**Stored records:**
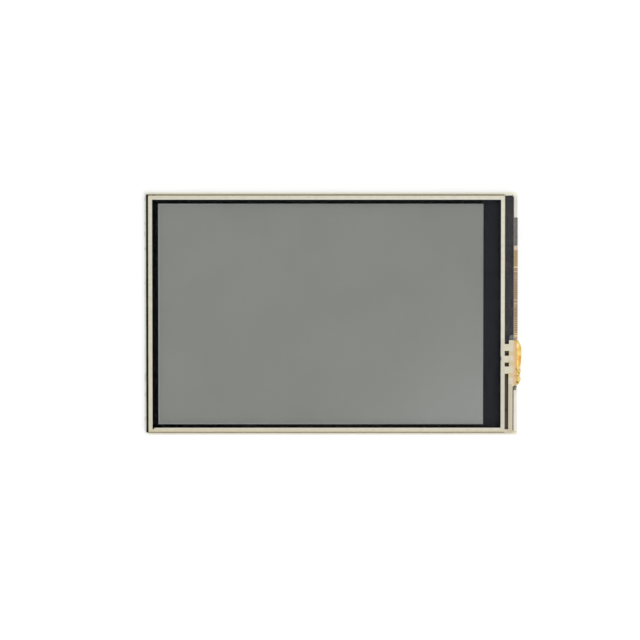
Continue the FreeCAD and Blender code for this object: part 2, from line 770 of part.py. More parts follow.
def make_touch_tail():
    """The tail leaves the panel between film and glass, swells out past the frame and comes back under it."""
    body = new_body("touch_tail", tail_low)
    high = less(plus(conductor_low, s.tail_thick), tail_low)
    full_swell = f"({less(high, s.tail_side_flat)}) / 2"
    bond = plus(patch_left, s.tail_bond_play, s.tail_bond_play)
    sketches = []
    for down, out in TAIL_SWELL:
        place = less(tail_top, f"{down} * {s.tail_wide}")
        sketch = new_sketch(body, f"tail_edge_{len(sketches) + 1}", "XZ_Plane", minus(place))
        swell = f"{out} * {full_swell}"
        out_at = plus(touch_right, s.tail_run, swell)
        draw_fold(sketch, bond, tail_end, "0", high, out_at, swell, s.tail_thick)
        sketches.append(sketch)
    loft = body.newObject("PartDesign::AdditiveLoft", "tail_sheet")
    loft.Profile = sketches[0]
    loft.Sections = sketches[1:]
    loft.Ruled = True
    joints = new_body("tail_solder", tail_low)
    joints.AllowCompound = True
    high = plus(s.tail_thick, s.solder_gap)
    middle = f"({plus(tail_top, tail_bottom)}) / 2"
    first = less(middle, f"({s.solder_count} - 1) * {s.solder_pitch} / 2", f"{s.solder_wide} / 2")
    sketch = new_sketch(joints, "joint_edge", "XZ_Plane", minus(plus(first, s.solder_wide)))
    draw_polygon(sketch, [
        (tail_end, "0"),
        (tail_end, high),
        (less(tail_end, s.solder_long), high),
    ])
    joint = joints.newObject("PartDesign::Pad", "joint")
    joint.Profile = sketch
    joint.setExpression("Length", s.solder_wide)
    repeat_along_y(joints, "joints", joint, s.solder_count, s.solder_pitch)


def make_main_flex():
    body = new_body("main_flex", flex_low)
    fold = new_sketch(body, "flex_edge", "XZ_Plane", minus(flex_top))
    bond = less(cell_right, s.flex_bond)
    high = plus(less(tft_high, flex_low), s.flex_thick)
    bend = f"({less(high, s.flex_side_flat)}) / 2"
    draw_fold(fold, bond, wing_left, "0", high, plus(frame_right, s.flex_proud), bend, s.flex_thick)
    strip = body.newObject("PartDesign::Pad", "flex_fold")
    strip.Profile = fold
    strip.setExpression("Length", s.flex_wide)
    end_low, end_high = less(s.flex_above_middle, contact_half), plus(s.flex_above_middle, contact_half)
    neck = less(flex_neck, s.flex_neck_long)
    wing_bottom = less(flex_bottom, s.wing_wide)
    wing_corner = (wing_left, flex_bottom)
    outline = [
        (wing_right, flex_top),
        (flex_neck, flex_top),
        (neck, end_high),
        (contact_end, end_high),
        (contact_end, end_low),
        (neck, end_low),
        (flex_neck, flex_bottom),
        wing_corner,
        (wing_left, wing_bottom),
        (wing_right, wing_bottom),
    ]
    pad(body, "flex_back", [outline], s.flex_thick)
    round_corners(body, "wing_corners", [wing_corner, *outline[-2:]], s.flex_corner)
    make_contacts(end_low, end_high)
    make_flex_parts()


def make_contacts(end_low, end_high):
    fingers = new_body("flex_contacts", less(flex_low, s.contact_thick))
    fingers.AllowCompound = True
    first = plus(end_low, s.contact_margin, f"({s.contact_pitch} - {s.contact_wide}) / 2")
    finger = pad(
        fingers, "finger",
        [rectangle(contact_end, plus(contact_end, s.contact_long), first, plus(first, s.contact_wide))],
        s.contact_thick,
    )
    repeat_along_y(fingers, "fingers", finger, s.contact_count, s.contact_pitch)
    stiffener_right = plus(contact_end, s.stiffener_long)
    box("flex_stiffener", (contact_end, stiffener_right), (end_low, end_high),
        (flex_high, plus(flex_high, s.stiffener_thick)))
    tape_left = plus(stiffener_right, s.flex_tape_gap)
    box("flex_tape", (tape_left, plus(tape_left, s.flex_tape_long)),
        (plus(end_low, s.flex_tape_inset), less(end_high, s.flex_tape_inset)), (flex_high, back))


def make_flex_parts():
    """The small parts soldered in a row on the outer face of the folded flex."""
    for i in range(SIZES["part_count"]):
        middle = plus(s.flex_above_middle, f"({i} - ({s.part_count} - 1) / 2) * {s.part_pitch}")
        half = f"{s.part_wide} / 2"
        left = plus(flex_neck, s.part_past_neck)
        box(f"capacitor_{i + 1}", (left, plus(left, s.part_long)),
            (less(middle, half), plus(middle, half)), ("0", flex_low))


def make_edge_tape():
    body = new_body("edge_tape", back)
    tape_top = plus(recess_top, s.edge_tape_gap, s.edge_tape_wide)
    sketch = new_sketch(body, "tape_edge", "XZ_Plane", minus(tape_top))
    tall = less(filter_high, back)
    thick = s.edge_tape_thick
    out = plus(frame_right, thick)
    front_end, back_end = plus(touch_right, s.edge_tape_play), less(frame_right, s.edge_tape_back)
    draw_polygon(sketch, [
        (front_end, tall),
        (frame_right, tall),
        (frame_right, "0"),
        (back_end, "0"),
        (back_end, minus(thick)),
        (out, minus(thick)),
        (out, plus(tall, thick)),
        (front_end, plus(tall, thick)),
    ])
    strip = body.newObject("PartDesign::Pad", "tape_strip")
    strip.Profile = sketch
    strip.setExpression("Length", s.edge_tape_wide)


def check_model():
    doc.recompute()
    faults = [item.Name for item in doc.Objects if {"Invalid", "Error"} & set(item.State)]
    faults += [item.Label for item in sub_parts if item.Shape.isNull() or not item.Shape.isValid()]
    if faults:
        raise RuntimeError(f"these failed: {faults}")


make_frame()
make_back_plate()
make_light_box()
make_lamps()
make_cell()
make_touch_panel()
make_touch_tail()
make_main_flex()
make_edge_tape()
check_model()

os.makedirs("parts", exist_ok=True)
for item in sub_parts:
    item.Shape.exportStep(f"parts/{item.Label}.step")
    print(item.Label, len(item.Shape.Solids), "solids", round(item.Shape.Volume, 3), "mm3")
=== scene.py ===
"""The looks of a small display module with a touch panel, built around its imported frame.

The file's calls take metres. Names that end in MM, and the tables of places, are in millimetres.
"""

import math

import bmesh
import bpy
from bpy.props import FloatProperty, FloatVectorProperty, IntProperty, PointerProperty
from mathutils import Matrix, Vector


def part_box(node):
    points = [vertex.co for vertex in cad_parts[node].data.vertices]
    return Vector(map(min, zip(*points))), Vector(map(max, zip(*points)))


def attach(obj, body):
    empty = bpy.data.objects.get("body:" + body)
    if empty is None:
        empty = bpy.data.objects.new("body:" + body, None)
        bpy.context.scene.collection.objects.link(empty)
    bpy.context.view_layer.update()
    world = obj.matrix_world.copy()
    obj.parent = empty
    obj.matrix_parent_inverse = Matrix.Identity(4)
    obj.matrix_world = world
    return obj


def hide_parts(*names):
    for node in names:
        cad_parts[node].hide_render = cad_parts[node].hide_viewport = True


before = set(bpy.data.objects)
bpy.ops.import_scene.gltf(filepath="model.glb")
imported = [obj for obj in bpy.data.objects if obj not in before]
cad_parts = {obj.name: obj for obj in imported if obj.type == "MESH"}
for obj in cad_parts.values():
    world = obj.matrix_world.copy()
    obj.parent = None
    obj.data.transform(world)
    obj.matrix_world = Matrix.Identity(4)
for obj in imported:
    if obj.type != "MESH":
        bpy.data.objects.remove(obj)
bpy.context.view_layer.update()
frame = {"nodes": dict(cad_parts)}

bl_info = {
    "name": "Display Module",
    "version": (1, 0, 0),
    "blender": (4, 5, 0),
    "location": "3D View > Sidebar > Module",
    "description": "Dresses the packed solids of a display module with a touch panel",
    "category": "Object",
}

MM = 0.001
MICRON = MM / 1000
BODY = "root"
FILM_IOR = 1.5


def srgb(red, green, blue):
    """A screen colour, 0 to 255, as the linear colour that a shader takes."""
    shares = [c / 255 for c in (red, green, blue)]
    return tuple(c / 12.92 if c <= 0.04045 else ((c + 0.055) / 1.055) ** 2.4 for c in shares)


# Sizes and colours that a user may change


def length(name, description, millimetres):
    return FloatProperty(
        name=name, description=description, default=millimetres * MM, min=0.0,
        precision=6, unit="LENGTH", subtype="DISTANCE",
    )


def colour(name, description, *shade):
    return FloatVectorProperty(
        name=name, description=description, default=srgb(*shade), min=0.0, max=1.0,
        size=3, subtype="COLOR",
    )


class ModuleSizes(bpy.types.PropertyGroup):
    """Sizes of the dressed pieces."""

    frame_round: length("Frame Rounding", "Radius along the edges of the moulded frame", 0.08)
    plate_round: length("Plate Rounding", "Radius along the edges of the stamped back plate", 0.03)
    layer_round: length("Layer Rounding", "Radius along the edges of films and glass", 0.02)
    layer_gap: length("Layer Gap", "Air left round each clear layer", 0.004)
    trace_wide: length("Trace Width", "Width of a narrow copper trace", 0.2)
    trace_power: length("Power Trace Width", "Width of a supply trace", 0.34)
    trace_tall: length("Trace Height", "How far a trace stands out under the cover layer", 0.012)
    tail_crumple: length("Tail Crumple", "Depth of the soft waves in the touch tail", 0.03)
    cap_end: length("Capacitor End", "Length of the tinned end of a capacitor", 0.22)
    tail_columns: IntProperty(
        name="Tail Columns", description="Faces along the touch tail", default=88, min=20, max=200
    )
    tail_rows: IntProperty(
        name="Tail Rows", description="Faces across the touch tail", default=110, min=20, max=200
    )


class ModuleColours(bpy.types.PropertyGroup):
    """Colours of the finishes."""

    frame: colour("Frame", "Moulded frame", 240, 237, 225)
    cream: colour("Conductors", "Printed conductors of the touch panel", 221, 216, 196)
    window: colour("Window", "Picture area of the display, switched off", 200, 203, 196)
    mask: colour("Mask", "Dark border inside the display", 12, 13, 18)
    tape: colour("Dark Tape", "Tape under the right edge of the touch panel", 55, 54, 60)
    edge_tape: colour("Edge Tape", "Grey tape over the right edge", 120, 117, 108)
    flex: colour("Flex", "Cover layer of the main flex", 153, 129, 100)
    trace: colour("Trace", "Copper seen through the cover layer", 181, 156, 121)
    tail: colour("Touch Tail", "Yellow film of the touch tail", 255, 222, 98)
    tail_base: colour("Touch Tail Base", "Film where it is bonded", 222, 186, 138)
    gold: colour("Gold", "Plating of the contacts", 232, 190, 112)
    steel: colour("Steel", "Stamped back plate", 190, 190, 187)


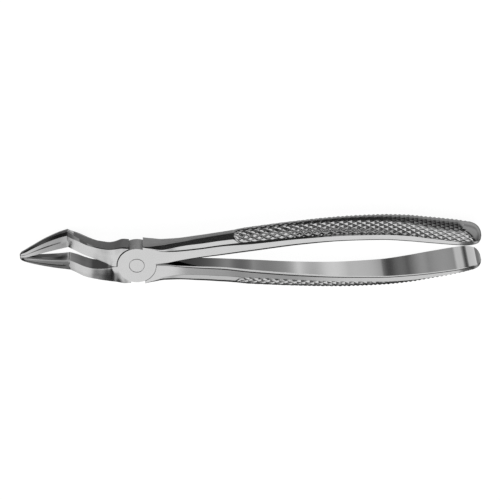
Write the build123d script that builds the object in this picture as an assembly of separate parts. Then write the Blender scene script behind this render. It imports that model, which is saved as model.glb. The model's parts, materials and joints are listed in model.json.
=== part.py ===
from build123d import *
import os

# Extraction forceps for upper roots, bayonet pattern: two crossed halves on one riveted box-lap joint.
# Joint frame while modelling: the hinge axis is Z at the origin, +X runs to the handle ends, +Y is the
# opening direction, and the front face of the joint looks along +Z. The last step lays the tool down.

# ---- driving dimensions, mm ----
JOINT_RADIUS = 7.35          # disc of each half, concentric with the hinge
JOINT_THICKNESS = 7.8        # both halves together
LAP_GAP = 0.04               # running gap between the two lap faces
BEAK_ARC_GAP = 0.42          # disc edge to the other half's beak shoulder
HANDLE_ARC_GAP = 0.2         # disc edge to the other half's handle shoulder
CLOSED_GAP = 0.04            # each half keeps this far from the closing plane y = 0
RIVET_HEAD_DIAMETER = 5.7    # flush heads on both faces
RIVET_HEAD_DEPTH = 1.5
RIVET_SHANK_DIAMETER = 4.2
RIVET_CLEARANCE = 0.05       # radial running fit in the front half
EDGE_BEVEL = 0.35            # inner edges of the handles
REST_TILT = 2.0              # degrees: handle ends sit lower than the joint when the tool lies down

# Handle stations: distance from the hinge, inner face, half width, top of the flat side,
# width of the step beside the crown, height of the crown.
HANDLE = [
    (2.7, 0.05, 3.90, 7.85, 0.02, 0.45),
    (6.0, 0.05, 3.90, 7.00, 0.03, 1.25),
    (10.4, 0.25, 3.90, 5.55, 0.22, 2.50),
    (16.5, 1.10, 3.87, 5.15, 0.55, 3.15),
    (24.0, 1.90, 3.85, 5.60, 0.55, 3.65),
    (32.0, 2.60, 3.90, 6.45, 0.60, 3.75),
    (44.5, 4.20, 4.60, 7.40, 1.00, 4.10),
    (62.0, 6.30, 5.15, 9.00, 0.85, 4.20),
    (81.0, 7.80, 6.05, 10.15, 0.65, 4.25),
    (94.0, 8.00, 6.90, 10.30, 0.55, 3.95),
    (104.0, 7.35, 7.70, 9.75, 0.45, 3.55),
    (112.0, 6.50, 8.35, 8.60, 0.35, 3.20),
    (122.0, 5.15, 8.70, 6.95, 0.30, 3.00),
    (127.0, 4.60, 8.20, 6.20, 0.25, 2.70),
    (130.2, 4.60, 6.90, 5.75, 0.20, 2.15),
    (131.6, 4.95, 4.60, 5.50, 0.15, 1.35),
    (132.1, 5.25, 2.20, 5.45, 0.10, 0.60),
]

# Beak stations: distance from the hinge, inner face, outer face, near edge, far edge, half width of
# the back band, how far the side face reaches out, how far the back leans to the rear.
SHANK = [
    (-2.7, 0.05, 7.80, 3.85, -3.85, 3.30, 6.80, 0.00),
    (-5.0, 0.05, 7.95, 3.85, -3.84, 3.30, 6.70, 0.20),
    (-8.5, 0.10, 7.30, 4.20, -3.95, 2.85, 5.90, 0.15),
    (-11.5, 1.15, 7.10, 3.05, -4.90, 2.60, 5.50, -0.55),
    (-14.5, 1.95, 7.15, 1.65, -5.70, 2.50, 5.50, -0.60),
    (-17.5, 2.45, 7.40, 0.20, -7.20, 2.40, 5.70, -0.20),
    (-20.5, 2.65, 7.75, -2.00, -9.40, 1.95, 6.00, 0.00),
    (-23.5, 2.80, 8.10, -4.90, -12.00, 1.55, 6.30, -0.15),
    (-26.5, 2.95, 8.50, -7.75, -14.10, 1.15, 6.40, 0.20),
]
BEAK = [
    (-26.5, 2.95, 8.50, -7.75, -14.10, 1.15, 6.40, 0.20),
    (-30.0, 2.50, 7.65, -7.25, -12.90, 1.05, 5.70, 0.65),
    (-35.0, 1.70, 6.00, -6.65, -11.40, 0.95, 4.30, 0.70),
    (-40.0, 0.80, 3.95, -6.10, -10.00, 0.75, 2.70, 0.35),
    (-43.5, 0.15, 2.30, -5.85, -9.10, 0.65, 1.50, 0.15),
    (-44.6, 0.10, 1.75, -6.05, -8.90, 0.50, 1.10, 0.10),
    (-45.15, 0.15, 1.25, -6.45, -8.55, 0.35, 0.80, 0.05),
    (-45.4, 0.30, 0.85, -7.00, -8.10, 0.20, 0.60, 0.00),
]
BEAK_HOLLOW = 0.35           # depth of the spoon in the inner face of the beak tips

HALF = JOINT_THICKNESS / 2
FAR = 400                    # longer than the tool, for cutting boxes


def handle_section(x, inner, half_width, side_top, step, crown):
    """D section of a handle across its length: flat inner face, flat sides, arched back."""
    bevel = min(EDGE_BEVEL, half_width / 4)
    shoulder_z = half_width - 0.75 * step
    shoulder_y = side_top + 0.65 * step
    corners = [
        (shoulder_z, shoulder_y), (half_width, side_top), (half_width, inner + bevel),
        (half_width - bevel, inner), (bevel - half_width, inner), (-half_width, inner + bevel),
        (-half_width, side_top), (-shoulder_z, shoulder_y),
    ]
    points = [Vector(x, y, z) for z, y in corners]
    edges = [Line(a, b) for a, b in zip(points, points[1:])]
    edges.append(ThreePointArc(points[-1], Vector(x, shoulder_y + crown, 0), points[0]))
    return Face(Wire(edges))


def beak_section(x, inner, outer, near, far, band, side_top, lean, hollow=0.0):
    """Section of a beak across its length: hollow or flat inner face, flat sides, narrower back."""
    middle = (near + far) / 2
    ridge = middle - lean
    knee_drop = 0.35 * (outer - side_top)
    near_inner, far_inner = Vector(x, inner, near), Vector(x, inner, far)
    near_side, far_side = Vector(x, side_top, near), Vector(x, side_top, far)
    near_back, far_back = Vector(x, outer, ridge + band), Vector(x, outer, ridge - band)
    near_knee = Vector(x, outer - knee_drop, (near + ridge + band) / 2 + 0.1)
    far_knee = Vector(x, outer - knee_drop, (far + ridge - band) / 2 - 0.1)
    back_mid = Vector(x, outer + 0.12, ridge)
    edges = [
        Line(near_inner, near_side),
        ThreePointArc(near_side, near_knee, near_back),
        ThreePointArc(near_back, back_mid, far_back),
        ThreePointArc(far_back, far_knee, far_side),
        Line(far_side, far_inner),
        ThreePointArc(far_inner, Vector(x, inner + max(hollow, 0.02), middle), near_inner),
    ]
    return Face(Wire(edges))


def handle_arm():
    """Upper handle from its shoulder to its rounded end."""
    return Solid.make_loft([handle_section(*s).outer_wire() for s in HANDLE]).fix()


def beak_arm():
    """Upper beak: curved shank down to the bend, then the straight tapering tip.

    The two share their section at the bend, so their skins are sewn there, without the end faces.
    """
    shank = Solid.make_loft([beak_section(*s).outer_wire() for s in SHANK])
    depths = [0.02, BEAK_HOLLOW, BEAK_HOLLOW, BEAK_HOLLOW, 0.5 * BEAK_HOLLOW, 0.02, 0.02, 0.02]
    tip = Solid.make_loft([beak_section(*s, hollow=d).outer_wire() for s, d in zip(BEAK, depths)], ruled=True)
    shank_skin = shank.faces().sort_by(Axis.X)[1:]
    tip_skin = tip.faces().sort_by(Axis.X)[:-1]
    return Solid(Shell(shank_skin + tip_skin))


def turned(radius, low, high):
    """Cylinder on the hinge axis between two heights."""
    return Pos(0, 0, (low + high) / 2) * Cylinder(radius, high - low)


def placed(arm, side):
    """Arm on its own side of the closing plane, kept clear of that plane."""
    own_side = Pos(0, CLOSED_GAP + FAR / 2, 0) * Box(FAR, FAR, FAR)
    kept = arm & own_side
    return kept if side > 0 else mirror(kept, Plane.XZ)


def half(beak_side, handle_side, face_side):
    """One forging. Sides are +1 or -1: where its beak, handle and disc lie."""
    handle = placed(handle_arm(), handle_side)
    below_face = Pos(0, 0, HALF - FAR / 2) * Box(FAR, FAR, FAR)
    beak = placed(beak_arm(), beak_side) & below_face
    lap = face_side * LAP_GAP / 2
    deep = -face_side * 2 * JOINT_THICKNESS
    low, high = min(lap, deep), max(lap, deep)
    handle -= turned(JOINT_RADIUS + HANDLE_ARC_GAP, low, high)
    beak -= turned(JOINT_RADIUS + BEAK_ARC_GAP, low, high)
    face = face_side * HALF
    disc = turned(JOINT_RADIUS, min(lap, face), max(lap, face))
    return disc + handle + beak


def rivet_recess(side, clearance):
    """Stepped hole for the rivet through one half."""
    head = RIVET_HEAD_DIAMETER / 2 + clearance
    shank = RIVET_SHANK_DIAMETER / 2 + clearance
    shelf = HALF - RIVET_HEAD_DEPTH - clearance
    recess = turned(head, min(side * shelf, side * FAR), max(side * shelf, side * FAR))
    return recess + turned(shank, min(0, side * HALF) - 1, max(0, side * HALF) + 1)


def rivet():
    """Pivot rivet: a shank with a flush head peened into each half."""
    shank = turned(RIVET_SHANK_DIAMETER / 2, -HALF, HALF)
    front = turned(RIVET_HEAD_DIAMETER / 2, HALF - RIVET_HEAD_DEPTH, HALF)
    rear = turned(RIVET_HEAD_DIAMETER / 2, -HALF, RIVET_HEAD_DEPTH - HALF)
    return shank + front + rear


def laid_down(shape, drop):
    """Turns the tool so that it rests on its beak bends and handle edges, on z = 0."""
    return Pos(0, 0, drop) * Rot(0, REST_TILT, 0) * shape


front_half = half(beak_side=-1, handle_side=1, face_side=1) - rivet_recess(1, RIVET_CLEARANCE)
rear_half = half(beak_side=1, handle_side=-1, face_side=-1) - rivet_recess(-1, 0)
parts = {"front_half": front_half, "rear_half": rear_half, "pivot_rivet": rivet()}

tilted = {name: laid_down(shape, 0) for name, shape in parts.items()}
lowest = min(shape.bounding_box().min.Z for shape in tilted.values())
box = Compound(list(tilted.values())).bounding_box()
middle_x = (box.min.X + box.max.X) / 2
os.makedirs("parts", exist_ok=True)
for name, shape in tilted.items():
    export_step(Pos(-middle_x, 0, -lowest) * shape, f"parts/{name}.step")
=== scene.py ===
import json
import math

import bmesh
import bpy
from mathutils import Matrix, Vector


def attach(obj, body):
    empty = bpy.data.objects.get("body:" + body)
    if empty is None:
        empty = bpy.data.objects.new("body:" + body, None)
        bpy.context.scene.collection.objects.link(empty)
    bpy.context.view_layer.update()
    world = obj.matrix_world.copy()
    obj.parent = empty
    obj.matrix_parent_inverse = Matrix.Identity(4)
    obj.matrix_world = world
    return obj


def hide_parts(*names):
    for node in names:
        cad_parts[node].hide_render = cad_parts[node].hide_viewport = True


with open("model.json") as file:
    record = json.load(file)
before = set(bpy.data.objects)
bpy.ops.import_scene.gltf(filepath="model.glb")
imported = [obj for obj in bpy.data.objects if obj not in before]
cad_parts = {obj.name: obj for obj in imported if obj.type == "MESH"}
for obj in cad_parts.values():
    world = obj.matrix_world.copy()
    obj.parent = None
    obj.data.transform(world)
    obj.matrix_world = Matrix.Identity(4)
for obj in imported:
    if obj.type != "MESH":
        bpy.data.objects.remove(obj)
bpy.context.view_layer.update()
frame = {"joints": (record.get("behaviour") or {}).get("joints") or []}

# ---- the joint frame: hinge axis Z, +X to the handle ends, +Y the opening direction, millimetres ----
MM = 0.001
hinge = next(j for j in frame["joints"] if j["name"] == "pivot_hinge")
axis_z = Vector(hinge["axis"]).normalized()
axis_y = Vector((0, 1, 0))
axis_x = axis_y.cross(axis_z)
to_row = Matrix.Translation(Vector(hinge["pos_m"]))
to_row = to_row @ Matrix((axis_x, axis_y, axis_z)).transposed().to_4x4() @ Matrix.Scale(MM, 4)

# ---- joint, mm ----
JOINT_RADIUS = 7.35
HALF_THICKNESS = 3.9
LAP_GAP = 0.04
BEAK_ARC_GAP = 0.42
HANDLE_ARC_GAP = 0.2
CLOSED_GAP = 0.04
RIVET_HEAD_RADIUS = 2.85
RIVET_CLEARANCE = 0.05
RIM_CHAMFER = 0.11
ROUND_STEPS = 192
CUT_DEPTH = 12               # deeper than a half is thick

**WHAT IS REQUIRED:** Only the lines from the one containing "Write the build123d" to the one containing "REST_TILT = 2.0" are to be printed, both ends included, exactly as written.

**RESULT FOR THIS EXERCISE:**
Write the build123d script that builds the object in this picture as an assembly of separate parts. Then write the Blender scene script behind this render. It imports that model, which is saved as model.glb. The model's parts, materials and joints are listed in model.json.
=== part.py ===
from build123d import *
import os

# Extraction forceps for upper roots, bayonet pattern: two crossed halves on one riveted box-lap joint.
# Joint frame while modelling: the hinge axis is Z at the origin, +X runs to the handle ends, +Y is the
# opening direction, and the front face of the joint looks along +Z. The last step lays the tool down.

# ---- driving dimensions, mm ----
JOINT_RADIUS = 7.35          # disc of each half, concentric with the hinge
JOINT_THICKNESS = 7.8        # both halves together
LAP_GAP = 0.04               # running gap between the two lap faces
BEAK_ARC_GAP = 0.42          # disc edge to the other half's beak shoulder
HANDLE_ARC_GAP = 0.2         # disc edge to the other half's handle shoulder
CLOSED_GAP = 0.04            # each half keeps this far from the closing plane y = 0
RIVET_HEAD_DIAMETER = 5.7    # flush heads on both faces
RIVET_HEAD_DEPTH = 1.5
RIVET_SHANK_DIAMETER = 4.2
RIVET_CLEARANCE = 0.05       # radial running fit in the front half
EDGE_BEVEL = 0.35            # inner edges of the handles
REST_TILT = 2.0              # degrees: handle ends sit lower than the joint when the tool lies down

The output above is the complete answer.